De l’estimation agile

De l’estimation agile

Les estimations projets

Ma propre expérience

A la base de toute planification projet, il y a les estimations. Or estimer les charges et durées d’un projet informatique complexe à l’aide des méthodologies traditionnelles implique souvent une part importante de « A vue de nez », « à la boule de cristal », et autres techniques de magie noire, reposant au final essentiellement sur l’expérience du chef de projet à qui l’on confie généralement cette tâche.

Malgré cet état de fait, j’ai passé une grande partie de ma carrière à me confronter à ce type d’exercice, en tant que développeur, consultant, chef de projets, etc…

Rarement satisfait des résultats, au fil des ans, j’ai essayé d’affiner mes techniques pour rendre mes estimations plus efficaces.

  • Tout d’abord de manière empirique, en consolidant l’historique des informations des projets passés, en les comparant aux données actuelles et en constituant des abaques
  • Puis par des méthodes de modélisation standardisées tels que Cocomo ou encore par les « points de fonctions ».
  • Enfin, je me suis posé des questions quant à l’utilisation de l’astrologie ou du vaudou…

 

Mon bilan…

Mais malgré tous mes efforts, une grande partie de mes estimations se révélaient inexactes :

  • Soit la réalisation d’une fonction donnée prenait plus de temps qu’estimé initialement (dépassement de délai ou de charge)
  • Soit pour terminer dans les temps, la fonction était amputée de certaines caractéristiques (réduction de périmètre)
  • Soit la qualité de la livraison était inférieure à un certain seuil, générant des coûts de maintenance très élevés et de graves problèmes une fois en production.

En clair, je ne parvenais que très rarement à intégrer l’ensemble des facteurs coûts, périmètre et qualité.

Vous pourriez légitimement vous dire que je ne suis simplement pas compétent… Après tout, c’est possible, et par ailleurs, un peu de remise en cause ne fait pas de mal. Mais alors :

  • Serais-je le seul à rencontrer ces difficultés ?
  • Quand pour la dernière fois avez-vous vu un diagramme de Gantt se révéler juste sur la durée d’un projet… ?

Elargissons quelque peu notre horizon et allons voir ailleurs…

Quelques constats

« 25% des projets sont en retard »

Selon l’étude barométrique sur les entreprises et la gestion de leurs projets en France, les entreprises françaises sont majoritairement passées « en mode projet »

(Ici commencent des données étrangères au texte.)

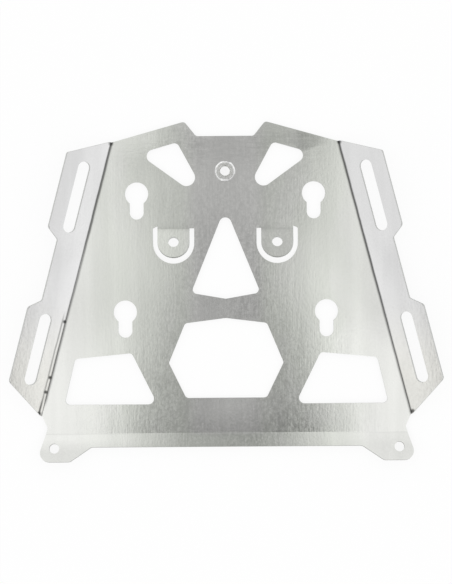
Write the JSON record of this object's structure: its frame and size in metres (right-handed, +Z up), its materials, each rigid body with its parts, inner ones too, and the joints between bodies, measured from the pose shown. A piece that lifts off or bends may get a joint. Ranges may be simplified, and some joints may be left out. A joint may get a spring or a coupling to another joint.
{
  "type": "top case mounting plate",
  "caption": "Folded sheet-metal mounting plate for a motorbike top case, with slotted side wings, keyholes, cut windows, bolt tongues, a rear flange with ears and a pressed-in nut.",
  "frame": {"origin": "axis of the front nut, on the plane of the panel's flat underside", "axes": "+X to the right, +Y to the front where the nut is, +Z up, the way the wings, tongues and rear flange fold"},
  "size_m": [0.3704, 0.2912, 0.0181],
  "materials": {
    "brushed_sheet": "brushed, bare",
    "nut_metal": "turned, bright plated"
  },
  "bodies": {
    "root": {"mounting_plate": "brushed_sheet", "front_nut": "nut_metal"}
  },
  "joints": []
}
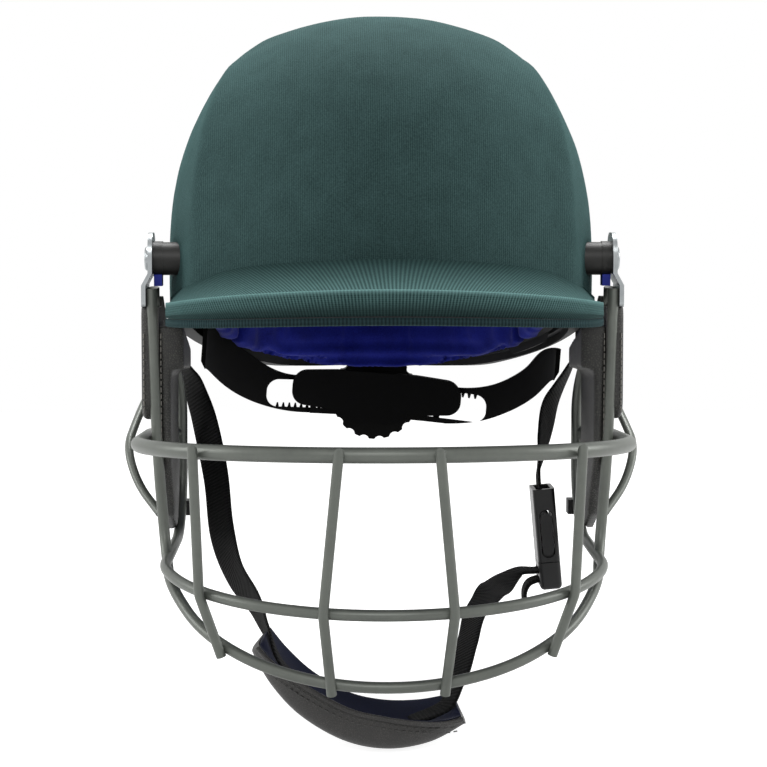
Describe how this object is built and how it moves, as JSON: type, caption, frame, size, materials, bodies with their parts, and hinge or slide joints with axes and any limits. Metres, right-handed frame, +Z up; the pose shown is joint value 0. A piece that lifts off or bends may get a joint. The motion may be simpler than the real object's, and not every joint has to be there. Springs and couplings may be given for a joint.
{
  "type": "cricket helmet",
  "caption": "Cricket helmet with cloth-covered shell and peak, hinged steel face grille, ear guards, padded liner, dial-adjusted rear cradle and buckled chin strap",
  "frame": {"origin": "middle of the head opening, level with the peak's lower edge at its tip", "axes": "+Z up, -Y towards the face and the peak's tip, +X towards the side with the buckle"},
  "size_m": [0.2416, 0.3048, 0.3255],
  "materials": {
    "knit_cloth": "fine ribbed knit",
    "shell_abs": "moulded ABS",
    "foam": "EVA foam",
    "liner_cloth": "brushed blue cloth",
    "trim_rubber": "edge trim",
    "black_nylon": "moulded nylon",
    "blue_rubber": "soft rubber",
    "zinc_steel": "bright pressed steel",
    "grey_steel": "satin grey coating",
    "guard_plastic": "grained",
    "webbing": "ribbed webbing",
    "acetal": "smooth acetal",
    "leatherette": "grained leatherette",
    "navy_cloth": "brushed cloth"
  },
  "bodies": {
    "helmet": {"dome_cover": "knit_cloth", "outer_shell": "shell_abs", "foam_liner": "foam", "rim_trim": "trim_rubber", "pad_rear": "liner_cloth", "pad_left": "liner_cloth", "pad_right": "liner_cloth", "pad_brow": "liner_cloth", "pad_crown": "liner_cloth", "peak_core": "shell_abs", "peak_cover": "knit_cloth", "peak_binding": "knit_cloth", "inner_spacer_left": "black_nylon", "inner_spacer_right": "black_nylon", "outer_spacer_left": "black_nylon", "outer_spacer_right": "black_nylon", "bumper_left": "blue_rubber", "bumper_right": "blue_rubber", "temple_bolts": "zinc_steel", "temple_nuts": "zinc_steel", "strap_rivets": "zinc_steel", "strap_left": "webbing", "strap_right": "webbing", "strap_lower": "webbing", "strap_end": "webbing", "chin_cup": "leatherette", "chin_lining": "navy_cloth", "chin_piping": "leatherette", "buckle_body": "acetal", "buckle_plug": "acetal", "housing_back": "black_nylon", "housing_front": "black_nylon"},
    "dial": {"knob": "black_nylon", "pinion": "acetal"},
    "band_left": {"band_left": "black_nylon"},
    "band_right": {"band_right": "black_nylon"},
    "prong_front": {"prong_front": "acetal"},
    "prong_rear": {"prong_rear": "acetal"},
    "grille": {"side_plate_left": "zinc_steel", "side_plate_right": "zinc_steel", "top_bar": "grey_steel", "mid_bar": "grey_steel", "lower_bar": "grey_steel", "upright_inner_left": "grey_steel", "upright_inner_right": "grey_steel", "upright_outer_left": "grey_steel", "upright_outer_right": "grey_steel", "ear_loop_left": "grey_steel", "ear_loop_right": "grey_steel", "guard_shell_left": "guard_plastic", "guard_shell_right": "guard_plastic", "guard_pad_left": "guard_plastic", "guard_pad_right": "guard_plastic", "guard_tie_left": "trim_rubber", "guard_tie_right": "trim_rubber"}
  },
  "joints": [
    {"name": "grille_tilt", "type": "hinge", "parent": "helmet", "child": "grille", "pos_m": [0, -0.035, 0.026], "axis": [-1, 0, 0], "range_deg": [-3, 6]},
    {"name": "dial_turn", "type": "hinge", "parent": "helmet", "child": "dial", "pos_m": [0, 0.13, -0.051], "axis": [0, -1, 0], "range_deg": [-60, 120]},
    {"name": "band_left_slide", "type": "hinge", "parent": "helmet", "child": "band_left", "pos_m": [0, 0.032, -0.051], "axis": [0.0785, 0, 0.9969], "range_deg": [-8.38, 4.34]},
    {"name": "band_right_slide", "type": "hinge", "parent": "helmet", "child": "band_right", "pos_m": [0, 0.032, -0.051], "axis": [0.0785, 0, 0.9969], "range_deg": [-4.46, 8.62]},
    {"name": "prong_front_press", "type": "slide", "parent": "helmet", "child": "prong_front", "axis": [0, 1, 0], "range_m": [0, 0.0016], "stiffness_N_per_m": 1200, "springref_m": -0.0002},
    {"name": "prong_rear_press", "type": "slide", "parent": "helmet", "child": "prong_rear", "axis": [0, -1, 0], "range_m": [0, 0.0016], "stiffness_N_per_m": 1200, "springref_m": -0.0002}
  ],
  "couplings": [
    {"joint": "band_left_slide", "follows": "dial_turn", "ratio": -0.067356},
    {"joint": "band_right_slide", "follows": "dial_turn", "ratio": 0.069327}
  ]
}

Cependant, malgré l’implication des Directions Générales, les entreprises ont beaucoup de mal à respecter leurs plannings prévisionnels. Les projets dérapent. Ce baromètre met en évidence des tensions importantes dans les entreprises et des objectifs parfois divergents, entre les exigences opérationnelles quotidiennes et le besoin de se projeter dans le futur.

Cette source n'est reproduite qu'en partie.